Problem to work on: Go through the data below. Pull out every line that has the word "with".

Dataset excerpt:
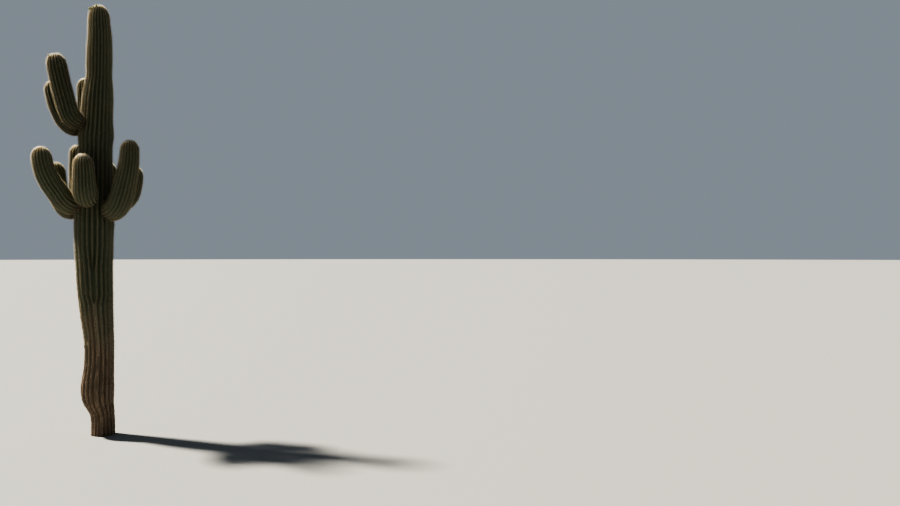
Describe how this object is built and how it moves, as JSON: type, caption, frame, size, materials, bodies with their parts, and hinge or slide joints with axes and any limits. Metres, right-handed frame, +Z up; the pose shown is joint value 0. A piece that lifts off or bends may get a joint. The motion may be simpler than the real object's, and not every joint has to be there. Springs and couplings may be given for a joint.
{
  "type": "saguaro cactus",
  "caption": "Tall columnar desert cactus with a ribbed trunk, a whorl of long ribbed arms near the middle, a smaller one above, rounded tips and small flower buds.",
  "frame": {"origin": "middle of the flat cut under the trunk, at ground level", "axes": "+Z up along the trunk, -Y to the plant's front as pictured, +X to its right"},
  "size_m": [1.559, 1.2894, 6.582],
  "materials": {
    "trunk_skin": "waxy olive-brown ribbed skin, corky and grey-brown near the ground",
    "arm_skin": "waxy olive-green ribbed skin with duller crests",
    "spines": "dry grey to straw-coloured spines, satin",
    "areoles": "short matt felt, cream at the tips and grey-brown below",
    "buds": "scaly yellow-green buds with cream tops"
  },
  "bodies": {
    "root": {"trunk": "trunk_skin", "upper_left_front_elbow": "arm_skin", "upper_left_front_arm": "arm_skin", "upper_left_back_elbow": "arm_skin", "upper_left_back_arm": "arm_skin", "upper_back_elbow": "arm_skin", "upper_back_arm": "arm_skin", "lower_left_front_elbow": "arm_skin", "lower_left_front_arm": "arm_skin", "lower_left_back_elbow": "arm_skin", "lower_left_back_arm": "arm_skin", "lower_back_left_elbow": "arm_skin", "lower_back_left_arm": "arm_skin", "lower_front_elbow": "arm_skin", "lower_front_arm": "arm_skin", "lower_right_front_elbow": "arm_skin", "lower_right_front_arm": "arm_skin", "lower_right_back_elbow": "arm_skin", "lower_right_back_arm": "arm_skin", "lower_back_right_elbow": "arm_skin", "lower_back_right_arm": "arm_skin"}
  },
  "joints": []
}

Result:
Describe how this object is built and how it moves, as JSON: type, caption, frame, size, materials, bodies with their parts, and hinge or slide joints with axes and any limits. Metres, right-handed frame, +Z up; the pose shown is joint value 0. A piece that lifts off or bends may get a joint. The motion may be simpler than the real object's, and not every joint has to be there. Springs and couplings may be given for a joint.
  "caption": "Tall columnar desert cactus with a ribbed trunk, a whorl of long ribbed arms near the middle, a smaller one above, rounded tips and small flower buds.",
    "arm_skin": "waxy olive-green ribbed skin with duller crests",
    "buds": "scaly yellow-green buds with cream tops"